### PROBLEM DESCRIPTION
Everything from the line containing "part = needle()" through the line containing "zip(*points))), Vector(map(max, zip(*points)))" should be repeated exactly, and nothing else from the data.

### DATA EXTRACT
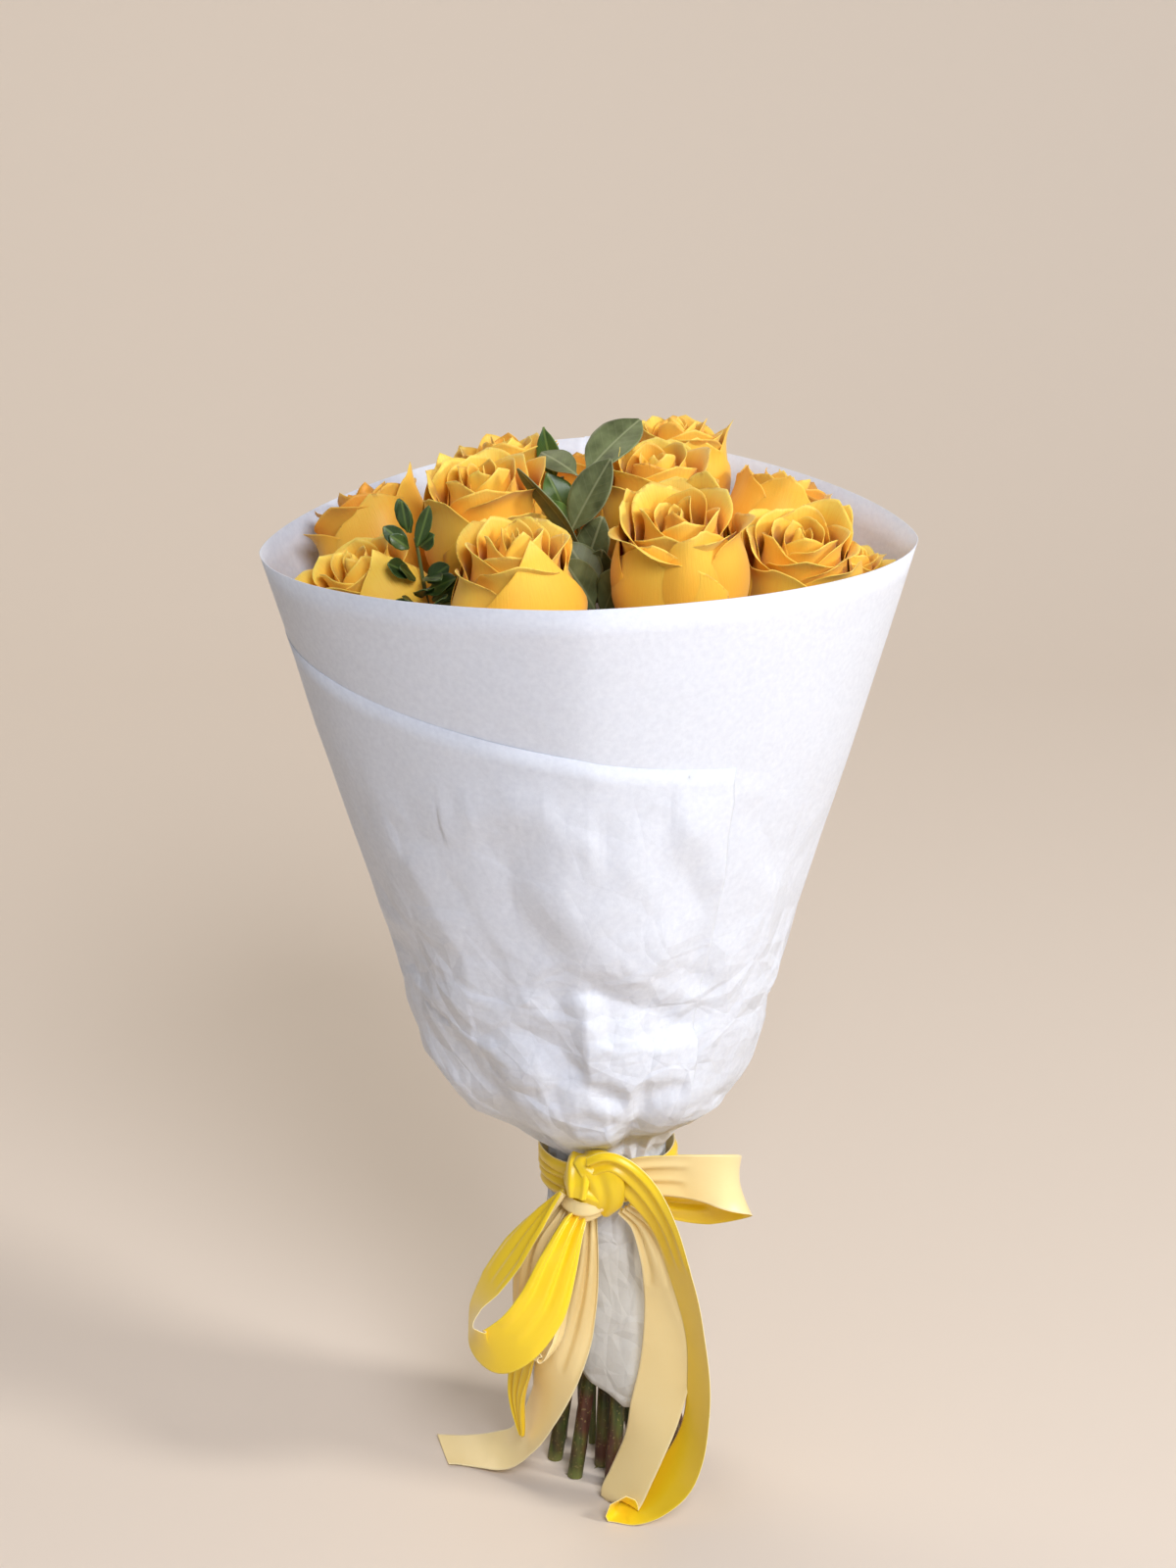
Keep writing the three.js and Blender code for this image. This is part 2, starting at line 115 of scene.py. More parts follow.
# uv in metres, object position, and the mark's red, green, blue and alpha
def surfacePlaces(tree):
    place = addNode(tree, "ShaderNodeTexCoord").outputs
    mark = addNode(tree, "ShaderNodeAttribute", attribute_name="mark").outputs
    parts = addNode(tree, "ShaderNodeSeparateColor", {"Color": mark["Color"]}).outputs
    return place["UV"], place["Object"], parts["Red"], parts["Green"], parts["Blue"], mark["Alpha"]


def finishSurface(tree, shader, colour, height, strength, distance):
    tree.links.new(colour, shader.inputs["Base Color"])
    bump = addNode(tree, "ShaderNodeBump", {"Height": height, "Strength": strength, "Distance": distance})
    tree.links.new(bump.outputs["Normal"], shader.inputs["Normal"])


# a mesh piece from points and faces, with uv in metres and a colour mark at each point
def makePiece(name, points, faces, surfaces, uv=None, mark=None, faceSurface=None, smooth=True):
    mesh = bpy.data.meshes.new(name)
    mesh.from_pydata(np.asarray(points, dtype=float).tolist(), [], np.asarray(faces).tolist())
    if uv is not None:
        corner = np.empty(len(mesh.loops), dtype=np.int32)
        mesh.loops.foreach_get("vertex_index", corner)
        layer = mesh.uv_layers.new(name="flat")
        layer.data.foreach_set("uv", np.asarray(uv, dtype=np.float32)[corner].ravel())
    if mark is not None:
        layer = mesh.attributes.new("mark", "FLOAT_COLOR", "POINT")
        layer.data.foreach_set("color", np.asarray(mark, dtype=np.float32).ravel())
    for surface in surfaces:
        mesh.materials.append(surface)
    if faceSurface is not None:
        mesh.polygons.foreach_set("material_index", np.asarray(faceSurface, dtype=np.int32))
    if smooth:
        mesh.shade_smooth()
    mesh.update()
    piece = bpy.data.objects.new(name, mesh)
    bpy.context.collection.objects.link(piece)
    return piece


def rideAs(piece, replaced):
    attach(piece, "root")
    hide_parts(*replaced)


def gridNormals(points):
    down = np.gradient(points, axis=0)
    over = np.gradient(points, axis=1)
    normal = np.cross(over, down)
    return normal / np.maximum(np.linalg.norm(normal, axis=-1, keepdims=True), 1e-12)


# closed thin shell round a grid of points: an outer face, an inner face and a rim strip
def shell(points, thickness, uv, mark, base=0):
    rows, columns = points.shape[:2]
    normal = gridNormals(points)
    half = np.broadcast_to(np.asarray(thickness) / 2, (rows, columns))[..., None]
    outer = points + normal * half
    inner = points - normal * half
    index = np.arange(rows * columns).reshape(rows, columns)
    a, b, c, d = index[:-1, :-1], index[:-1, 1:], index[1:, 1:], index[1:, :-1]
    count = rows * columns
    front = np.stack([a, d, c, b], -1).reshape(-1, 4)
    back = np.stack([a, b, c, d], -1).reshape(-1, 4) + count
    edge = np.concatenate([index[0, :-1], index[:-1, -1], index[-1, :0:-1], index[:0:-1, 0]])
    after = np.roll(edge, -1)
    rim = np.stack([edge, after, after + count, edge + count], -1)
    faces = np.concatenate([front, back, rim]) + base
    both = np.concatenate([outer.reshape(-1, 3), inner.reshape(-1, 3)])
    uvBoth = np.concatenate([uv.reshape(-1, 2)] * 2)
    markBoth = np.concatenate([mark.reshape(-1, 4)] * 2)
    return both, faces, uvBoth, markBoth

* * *

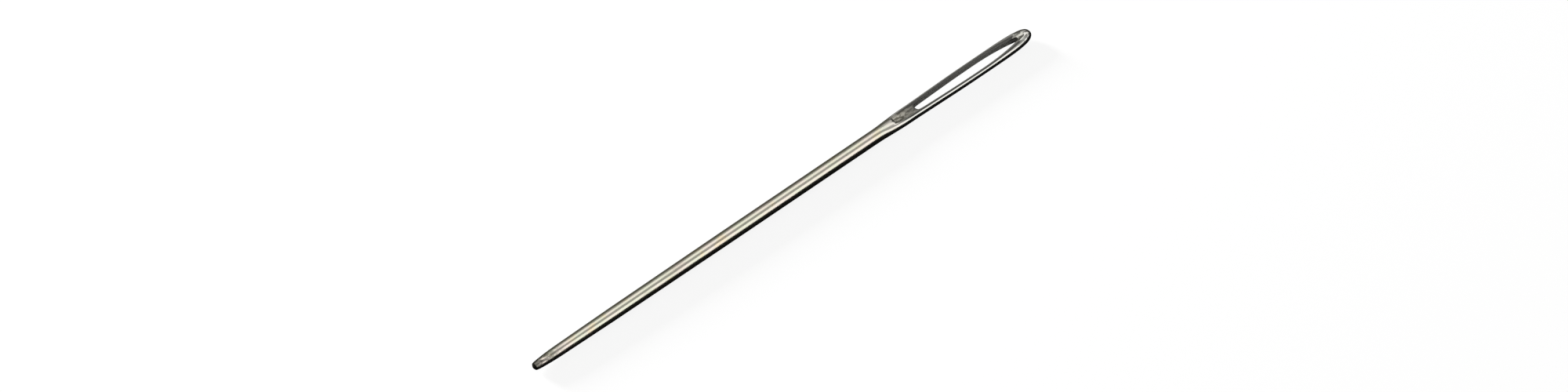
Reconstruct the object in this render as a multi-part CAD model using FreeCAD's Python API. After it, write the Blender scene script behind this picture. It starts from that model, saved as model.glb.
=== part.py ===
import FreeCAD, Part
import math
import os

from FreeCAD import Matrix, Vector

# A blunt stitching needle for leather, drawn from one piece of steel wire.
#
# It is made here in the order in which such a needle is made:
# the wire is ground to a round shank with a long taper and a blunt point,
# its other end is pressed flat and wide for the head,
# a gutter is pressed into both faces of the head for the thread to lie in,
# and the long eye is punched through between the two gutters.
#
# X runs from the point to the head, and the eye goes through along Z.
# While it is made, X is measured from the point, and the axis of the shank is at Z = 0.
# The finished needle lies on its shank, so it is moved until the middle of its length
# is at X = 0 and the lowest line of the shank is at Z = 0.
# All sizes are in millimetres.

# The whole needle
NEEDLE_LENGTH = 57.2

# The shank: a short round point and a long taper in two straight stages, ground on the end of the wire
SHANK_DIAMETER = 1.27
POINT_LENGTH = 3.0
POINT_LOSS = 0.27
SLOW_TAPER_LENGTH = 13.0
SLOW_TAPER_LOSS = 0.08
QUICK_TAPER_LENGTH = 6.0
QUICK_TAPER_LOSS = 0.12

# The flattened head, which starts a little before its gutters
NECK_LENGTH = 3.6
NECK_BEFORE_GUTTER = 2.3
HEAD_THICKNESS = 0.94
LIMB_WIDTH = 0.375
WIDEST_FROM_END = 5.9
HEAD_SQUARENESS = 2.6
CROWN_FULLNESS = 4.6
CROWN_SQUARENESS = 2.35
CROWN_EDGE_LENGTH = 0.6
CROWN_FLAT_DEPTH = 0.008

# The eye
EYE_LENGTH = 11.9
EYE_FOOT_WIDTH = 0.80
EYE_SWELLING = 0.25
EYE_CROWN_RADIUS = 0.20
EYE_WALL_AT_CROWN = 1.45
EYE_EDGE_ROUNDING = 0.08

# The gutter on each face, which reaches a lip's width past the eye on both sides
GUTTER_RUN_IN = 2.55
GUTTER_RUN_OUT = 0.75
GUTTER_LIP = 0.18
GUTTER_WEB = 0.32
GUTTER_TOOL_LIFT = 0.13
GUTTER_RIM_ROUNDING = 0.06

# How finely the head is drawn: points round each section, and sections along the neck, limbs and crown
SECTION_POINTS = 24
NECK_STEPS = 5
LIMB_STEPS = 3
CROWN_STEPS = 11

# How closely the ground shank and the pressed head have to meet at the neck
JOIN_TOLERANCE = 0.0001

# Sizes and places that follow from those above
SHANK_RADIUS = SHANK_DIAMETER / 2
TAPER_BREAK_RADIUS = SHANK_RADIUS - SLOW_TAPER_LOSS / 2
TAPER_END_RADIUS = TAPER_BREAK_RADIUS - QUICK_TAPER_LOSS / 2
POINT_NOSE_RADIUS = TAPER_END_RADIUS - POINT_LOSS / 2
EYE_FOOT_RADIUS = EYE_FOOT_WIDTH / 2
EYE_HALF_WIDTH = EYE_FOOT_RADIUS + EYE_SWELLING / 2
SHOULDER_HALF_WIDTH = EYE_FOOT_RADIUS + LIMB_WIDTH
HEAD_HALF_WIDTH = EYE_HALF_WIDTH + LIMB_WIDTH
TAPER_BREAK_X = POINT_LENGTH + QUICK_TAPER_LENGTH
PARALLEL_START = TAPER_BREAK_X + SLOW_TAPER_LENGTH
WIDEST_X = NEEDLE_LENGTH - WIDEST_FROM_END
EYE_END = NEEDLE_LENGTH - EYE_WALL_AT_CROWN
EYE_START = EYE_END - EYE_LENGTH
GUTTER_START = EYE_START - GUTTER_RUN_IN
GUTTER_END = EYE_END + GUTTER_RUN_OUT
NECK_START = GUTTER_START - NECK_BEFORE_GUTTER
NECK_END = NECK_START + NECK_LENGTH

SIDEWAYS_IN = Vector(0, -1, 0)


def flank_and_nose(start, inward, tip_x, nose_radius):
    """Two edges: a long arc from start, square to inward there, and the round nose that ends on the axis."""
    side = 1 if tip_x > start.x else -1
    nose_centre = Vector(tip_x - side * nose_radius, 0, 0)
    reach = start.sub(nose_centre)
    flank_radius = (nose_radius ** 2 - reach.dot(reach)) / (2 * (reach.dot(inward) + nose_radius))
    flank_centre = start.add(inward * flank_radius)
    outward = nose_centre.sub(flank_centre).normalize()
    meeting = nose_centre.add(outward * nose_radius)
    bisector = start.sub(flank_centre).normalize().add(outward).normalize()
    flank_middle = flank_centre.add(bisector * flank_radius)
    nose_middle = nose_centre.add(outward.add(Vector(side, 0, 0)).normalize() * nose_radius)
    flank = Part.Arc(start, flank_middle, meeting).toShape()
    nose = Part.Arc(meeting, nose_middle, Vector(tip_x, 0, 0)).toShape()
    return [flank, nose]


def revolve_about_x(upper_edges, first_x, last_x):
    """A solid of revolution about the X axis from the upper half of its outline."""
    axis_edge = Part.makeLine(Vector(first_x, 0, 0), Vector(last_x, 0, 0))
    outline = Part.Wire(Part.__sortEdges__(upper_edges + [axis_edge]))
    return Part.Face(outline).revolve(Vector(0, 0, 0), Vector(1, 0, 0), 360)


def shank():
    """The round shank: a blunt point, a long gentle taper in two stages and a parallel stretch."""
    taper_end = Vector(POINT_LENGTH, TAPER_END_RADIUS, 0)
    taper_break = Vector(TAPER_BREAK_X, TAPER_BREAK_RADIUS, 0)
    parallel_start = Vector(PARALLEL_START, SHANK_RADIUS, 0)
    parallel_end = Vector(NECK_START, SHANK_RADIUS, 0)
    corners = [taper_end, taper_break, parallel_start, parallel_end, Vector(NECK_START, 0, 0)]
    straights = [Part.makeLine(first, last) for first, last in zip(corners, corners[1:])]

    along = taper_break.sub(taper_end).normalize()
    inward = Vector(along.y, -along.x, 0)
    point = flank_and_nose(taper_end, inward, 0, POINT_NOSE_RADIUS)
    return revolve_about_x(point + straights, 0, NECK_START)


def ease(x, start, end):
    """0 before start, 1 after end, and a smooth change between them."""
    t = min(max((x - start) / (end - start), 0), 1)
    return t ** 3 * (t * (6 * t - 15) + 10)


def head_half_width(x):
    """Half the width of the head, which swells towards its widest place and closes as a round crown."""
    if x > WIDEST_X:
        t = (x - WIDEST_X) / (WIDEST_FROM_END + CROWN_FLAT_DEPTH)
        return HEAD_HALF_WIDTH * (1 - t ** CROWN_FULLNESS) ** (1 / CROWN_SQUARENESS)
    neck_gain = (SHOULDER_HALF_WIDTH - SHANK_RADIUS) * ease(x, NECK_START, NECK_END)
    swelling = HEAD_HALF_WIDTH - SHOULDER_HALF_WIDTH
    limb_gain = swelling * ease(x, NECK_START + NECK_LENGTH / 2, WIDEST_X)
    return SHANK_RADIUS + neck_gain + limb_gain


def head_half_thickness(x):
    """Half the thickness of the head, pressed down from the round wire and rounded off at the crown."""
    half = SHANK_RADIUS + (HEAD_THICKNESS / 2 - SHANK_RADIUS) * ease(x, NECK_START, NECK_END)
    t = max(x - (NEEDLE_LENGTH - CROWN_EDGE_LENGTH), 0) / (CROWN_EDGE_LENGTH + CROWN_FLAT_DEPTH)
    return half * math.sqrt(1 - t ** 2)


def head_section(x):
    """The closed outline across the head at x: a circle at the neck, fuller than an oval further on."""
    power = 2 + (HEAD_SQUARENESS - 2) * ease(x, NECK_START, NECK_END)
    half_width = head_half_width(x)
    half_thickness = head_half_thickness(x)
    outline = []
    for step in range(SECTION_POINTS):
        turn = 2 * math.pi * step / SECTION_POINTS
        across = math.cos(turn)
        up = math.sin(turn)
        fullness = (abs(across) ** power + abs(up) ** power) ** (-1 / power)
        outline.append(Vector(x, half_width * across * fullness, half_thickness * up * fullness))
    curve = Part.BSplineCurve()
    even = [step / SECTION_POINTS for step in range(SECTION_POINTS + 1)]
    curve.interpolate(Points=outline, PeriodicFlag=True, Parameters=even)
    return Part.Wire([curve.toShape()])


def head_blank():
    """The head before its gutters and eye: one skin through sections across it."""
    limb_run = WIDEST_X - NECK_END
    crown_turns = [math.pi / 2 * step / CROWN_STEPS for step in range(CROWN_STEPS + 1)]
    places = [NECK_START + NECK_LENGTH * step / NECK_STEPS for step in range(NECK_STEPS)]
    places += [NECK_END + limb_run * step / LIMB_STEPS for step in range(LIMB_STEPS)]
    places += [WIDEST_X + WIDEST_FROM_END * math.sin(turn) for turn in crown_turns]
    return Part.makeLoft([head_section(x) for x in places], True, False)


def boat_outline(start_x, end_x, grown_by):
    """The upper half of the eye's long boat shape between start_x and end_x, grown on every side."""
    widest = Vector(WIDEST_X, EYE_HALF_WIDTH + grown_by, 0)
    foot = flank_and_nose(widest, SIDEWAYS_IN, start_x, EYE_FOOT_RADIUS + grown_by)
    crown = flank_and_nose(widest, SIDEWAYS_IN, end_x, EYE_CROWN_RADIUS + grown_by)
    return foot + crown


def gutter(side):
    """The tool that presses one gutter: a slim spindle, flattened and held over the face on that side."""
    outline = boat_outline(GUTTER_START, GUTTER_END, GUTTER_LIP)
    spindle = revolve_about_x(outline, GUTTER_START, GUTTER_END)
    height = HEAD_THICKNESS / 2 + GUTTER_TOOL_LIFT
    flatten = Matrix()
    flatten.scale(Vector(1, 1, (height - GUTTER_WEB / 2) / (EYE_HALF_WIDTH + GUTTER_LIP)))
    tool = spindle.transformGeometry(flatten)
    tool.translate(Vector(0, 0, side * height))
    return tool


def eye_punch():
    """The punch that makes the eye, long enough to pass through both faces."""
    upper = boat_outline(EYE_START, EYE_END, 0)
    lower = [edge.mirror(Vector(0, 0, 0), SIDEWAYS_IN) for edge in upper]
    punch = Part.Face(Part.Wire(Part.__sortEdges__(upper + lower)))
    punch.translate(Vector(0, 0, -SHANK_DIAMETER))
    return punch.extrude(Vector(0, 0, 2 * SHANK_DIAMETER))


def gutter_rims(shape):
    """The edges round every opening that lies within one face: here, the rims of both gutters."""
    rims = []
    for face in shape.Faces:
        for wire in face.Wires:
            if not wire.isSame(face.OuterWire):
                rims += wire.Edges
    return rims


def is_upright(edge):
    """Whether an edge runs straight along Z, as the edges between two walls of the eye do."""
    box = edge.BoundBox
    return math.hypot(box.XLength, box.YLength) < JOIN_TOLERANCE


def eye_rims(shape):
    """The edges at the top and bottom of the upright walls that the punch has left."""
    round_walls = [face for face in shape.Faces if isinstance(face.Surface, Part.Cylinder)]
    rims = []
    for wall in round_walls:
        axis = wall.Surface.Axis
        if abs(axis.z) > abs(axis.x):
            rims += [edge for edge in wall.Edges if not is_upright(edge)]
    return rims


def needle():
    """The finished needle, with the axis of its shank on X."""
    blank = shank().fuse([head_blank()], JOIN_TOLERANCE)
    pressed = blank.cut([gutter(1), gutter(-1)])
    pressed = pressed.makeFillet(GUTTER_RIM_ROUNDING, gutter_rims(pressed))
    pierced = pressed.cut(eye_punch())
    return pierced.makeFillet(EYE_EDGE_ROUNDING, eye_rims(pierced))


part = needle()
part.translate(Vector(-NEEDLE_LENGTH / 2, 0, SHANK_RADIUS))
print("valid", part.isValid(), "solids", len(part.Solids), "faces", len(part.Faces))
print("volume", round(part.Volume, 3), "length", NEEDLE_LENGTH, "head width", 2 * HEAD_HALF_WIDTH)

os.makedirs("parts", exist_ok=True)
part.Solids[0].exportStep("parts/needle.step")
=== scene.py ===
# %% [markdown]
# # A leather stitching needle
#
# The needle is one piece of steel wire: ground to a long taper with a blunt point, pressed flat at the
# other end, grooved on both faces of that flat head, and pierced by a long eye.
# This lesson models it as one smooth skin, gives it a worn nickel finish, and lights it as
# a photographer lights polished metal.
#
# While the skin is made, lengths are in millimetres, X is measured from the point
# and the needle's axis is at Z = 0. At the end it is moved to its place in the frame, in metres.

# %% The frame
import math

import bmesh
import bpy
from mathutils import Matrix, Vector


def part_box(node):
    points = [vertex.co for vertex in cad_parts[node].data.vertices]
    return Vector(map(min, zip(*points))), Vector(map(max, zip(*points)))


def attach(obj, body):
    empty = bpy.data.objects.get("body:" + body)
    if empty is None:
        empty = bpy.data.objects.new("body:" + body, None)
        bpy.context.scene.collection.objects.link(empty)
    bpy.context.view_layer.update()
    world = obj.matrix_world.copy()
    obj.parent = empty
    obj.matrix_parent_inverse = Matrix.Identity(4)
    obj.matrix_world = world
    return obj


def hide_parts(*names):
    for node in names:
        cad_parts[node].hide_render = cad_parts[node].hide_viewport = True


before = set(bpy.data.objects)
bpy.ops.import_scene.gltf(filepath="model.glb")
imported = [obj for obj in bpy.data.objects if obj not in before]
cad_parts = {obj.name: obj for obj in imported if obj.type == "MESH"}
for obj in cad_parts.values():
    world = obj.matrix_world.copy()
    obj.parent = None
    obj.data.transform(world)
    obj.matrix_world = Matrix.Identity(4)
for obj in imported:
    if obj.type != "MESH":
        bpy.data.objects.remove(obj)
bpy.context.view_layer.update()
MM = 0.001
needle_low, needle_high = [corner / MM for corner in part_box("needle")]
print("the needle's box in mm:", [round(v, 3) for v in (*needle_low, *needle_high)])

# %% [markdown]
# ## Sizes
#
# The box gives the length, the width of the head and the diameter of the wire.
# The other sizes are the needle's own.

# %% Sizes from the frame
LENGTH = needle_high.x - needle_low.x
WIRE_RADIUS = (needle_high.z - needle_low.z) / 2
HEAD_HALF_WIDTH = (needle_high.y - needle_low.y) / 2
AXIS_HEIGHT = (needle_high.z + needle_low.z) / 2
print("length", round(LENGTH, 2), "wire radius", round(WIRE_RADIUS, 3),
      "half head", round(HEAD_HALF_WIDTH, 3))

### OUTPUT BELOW
part = needle()
part.translate(Vector(-NEEDLE_LENGTH / 2, 0, SHANK_RADIUS))
print("valid", part.isValid(), "solids", len(part.Solids), "faces", len(part.Faces))
print("volume", round(part.Volume, 3), "length", NEEDLE_LENGTH, "head width", 2 * HEAD_HALF_WIDTH)

os.makedirs("parts", exist_ok=True)
part.Solids[0].exportStep("parts/needle.step")
=== scene.py ===
# %% [markdown]
# # A leather stitching needle
#
# The needle is one piece of steel wire: ground to a long taper with a blunt point, pressed flat at the
# other end, grooved on both faces of that flat head, and pierced by a long eye.
# This lesson models it as one smooth skin, gives it a worn nickel finish, and lights it as
# a photographer lights polished metal.
#
# While the skin is made, lengths are in millimetres, X is measured from the point
# and the needle's axis is at Z = 0. At the end it is moved to its place in the frame, in metres.

# %% The frame
import math

import bmesh
import bpy
from mathutils import Matrix, Vector


def part_box(node):
    points = [vertex.co for vertex in cad_parts[node].data.vertices]
    return Vector(map(min, zip(*points))), Vector(map(max, zip(*points)))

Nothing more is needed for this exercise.